To be more serious: new fashions, follies, and vices, make new monitors necessary in every age. An author may be considered as a merciful substitute to the legislature. He acts, not by punishing crimes, but preventing them. However virtuous the present age, there may be still growing employment for ridicule or reproof, for persuasion or satire. If the author be therefore still so necessary among us, let us treat him with proper consideration as a child of the public, not a rent-charge on the community. And indeed

a child of the public he is in all respects; for while so well able to direct others, how incapable is he frequently found of guiding himself! His simplicity exposes him to all the insidious approaches of cunning; his sensibility, to the slightest invasions of contempt. Though possessed of fortitude to stand unmoved the expected bursts of an earthquake, yet of feelings so exquisitely poignant as to agonize under the slightest disappointment. Broken rest, tasteless meals, and causeless anxiety, shorten his life, or render it unfit for active employment; prolonged vigils and intense application still farther contract his span, and make his time glide insensibly away. Let us not, then, aggravate those natural inconveniences by neglect; we have had sufficient instances of this kind already. Sale and Moore will suffice for one age at least. But they are dead, and their sorrows are over. The neglected author of the Persian Eclogues, which, however inaccurate, excel any in our language, is still alive. Happy, if insensible of our neglect, not raging at our ingratitude. * It is enough that the age has already produced instances of men pressing foremost in the lists of fame, and worthy of better times; schooled by continued adversity into an hatred of their kind, flying from thought to drunkenness, yielding to the united pressure of labour, penury, and sorrow, sinking unheeded, without one friend to drop a tear on their unattended obsequies, and indebted to charity for a grave.

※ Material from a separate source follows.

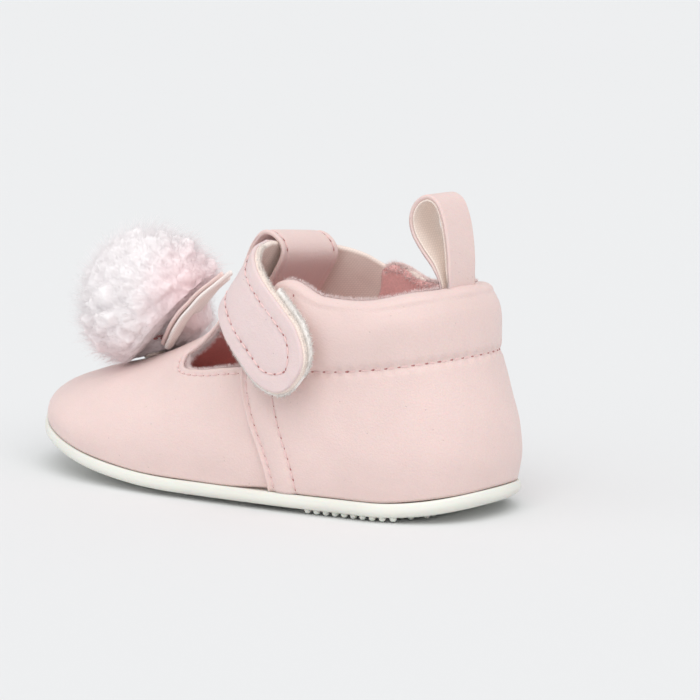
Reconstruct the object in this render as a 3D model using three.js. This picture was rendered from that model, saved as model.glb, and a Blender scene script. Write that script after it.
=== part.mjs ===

The author, when unpatronized by the great, has naturally recourse to the bookseller. There cannot be perhaps imagined a combination more prejudicial to taste than this. It is the interest of the one to allow as little for writing, and of the other to write as much, as possible. Accordingly, tedious compilations and periodical magazines are the result of their joint endeavours. In these circumstances, the author bids adieu to fame, writes for bread, and for that only ima gination is seldom called in. He sits down to address the venal muse with the most phlegmatic apathy; and as we are told of the Russian, courts his mistress by falling asleep in her lap. His reputation never spreads in a wider circle than that of the trade, who generally value him, not for the fineness of his compositions, but the quantity he works off in a given time.

* Our author here alludes to the insanity of Collins.